The National Institute of Retirement Security released a study on Thursday that found defined-benefit plans are strongly preferred over defined-contribution plans in the public sector.
The study, “Decisions, Decisions: Retirement Plan Choices for Public Employees and Employers,” analyzed seven retirement systems in six states that offer a choice between pension-style plans and 401(k)s. It found that pension-style plans were selected between 75% and 98% of the time.
The report notes, though, that much like high 401(k) participation rates among private sector workers due to automatic enrollment, many public sector employees are defaulted into their employers’ pension plan. “The overwhelmingly high take-up rates, then, could be at least partially driven by inertia on the part of employees, a large number of whom do not make an affirmative choice,” according to the report.
The public sector hasn’t seen the same level of defection from pension-style plans that the private sector has.
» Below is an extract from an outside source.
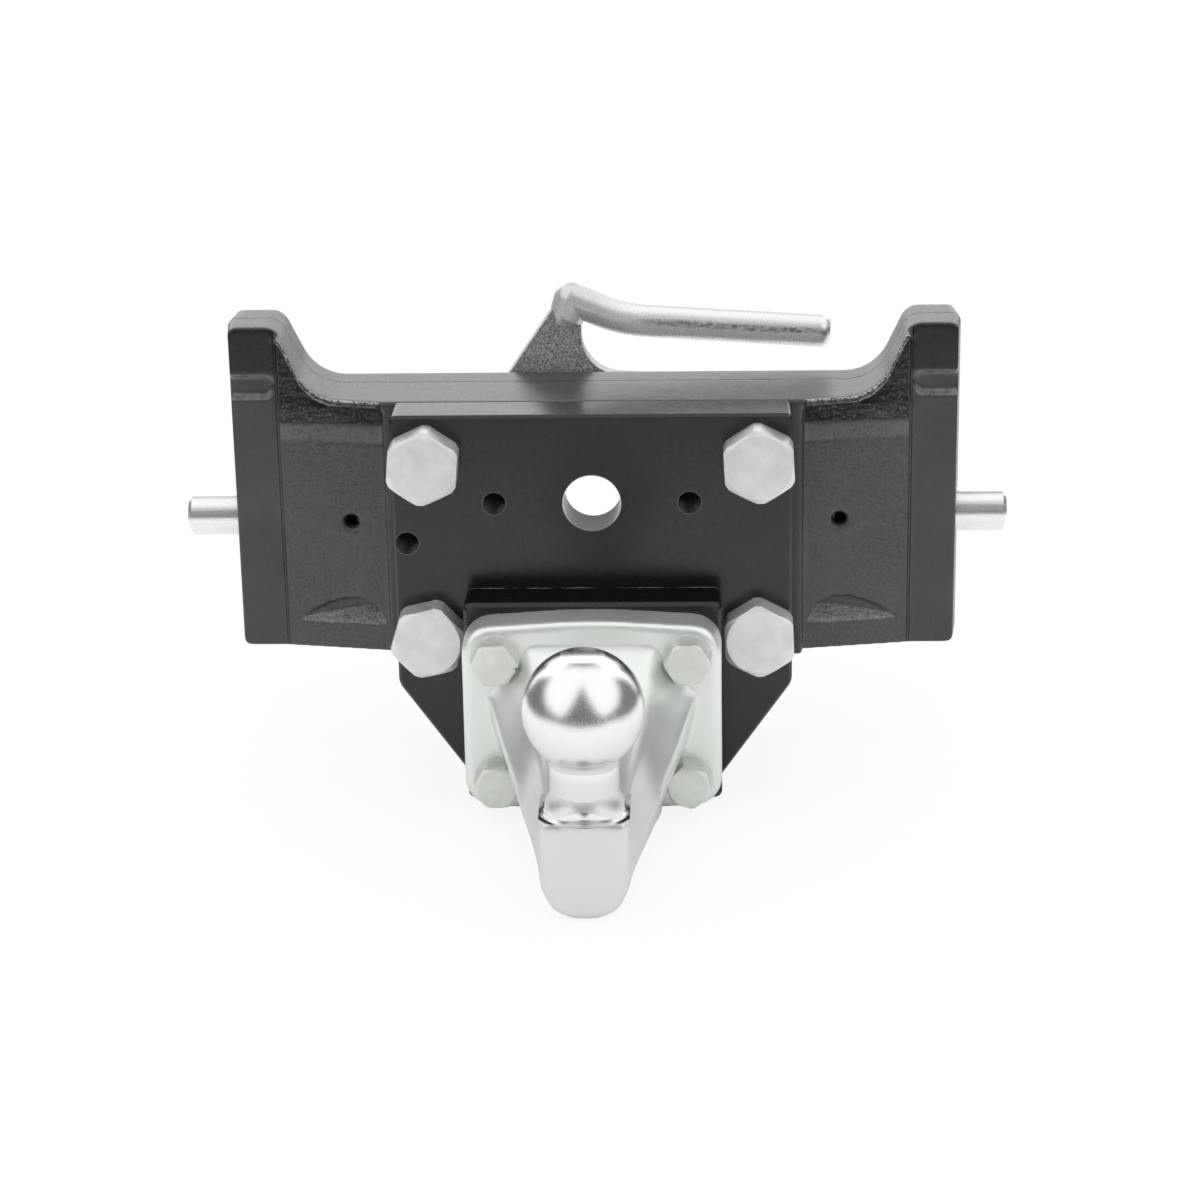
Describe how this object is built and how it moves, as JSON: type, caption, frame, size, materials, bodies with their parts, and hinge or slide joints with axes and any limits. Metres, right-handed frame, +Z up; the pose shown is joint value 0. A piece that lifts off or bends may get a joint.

Private sector DB coverage fell from 76% of full-time employees in 1986 to 24% in 2008, while participation in DB plans among public employees only dropped from 93% of full-time employees in 1987 to 88% in 2008, according to the Bureau of Labor Statistics.
The report found pension-style plans typically earn higher investment returns than 401(k)s because assets are pooled and professionally managed. Research from Boston College found that asset management fees in pension plans average 0.25% of assets, compared with fees that range between 0.6% and 1.7% in 401(k) plans.
Pension plans also tend to use broadly diversified portfolios and managers who follow a long-term investment strategy. Employees in 401(k)s, though, are less likely to make good investment decisions on their own, say the study’s authors.
States that consider moving from a defined-benefit plan to a defined-contribution plan in order to address unfunded pension liabilities find that such a shift does not close funding shortfalls and can increase retirement costs, according to the study.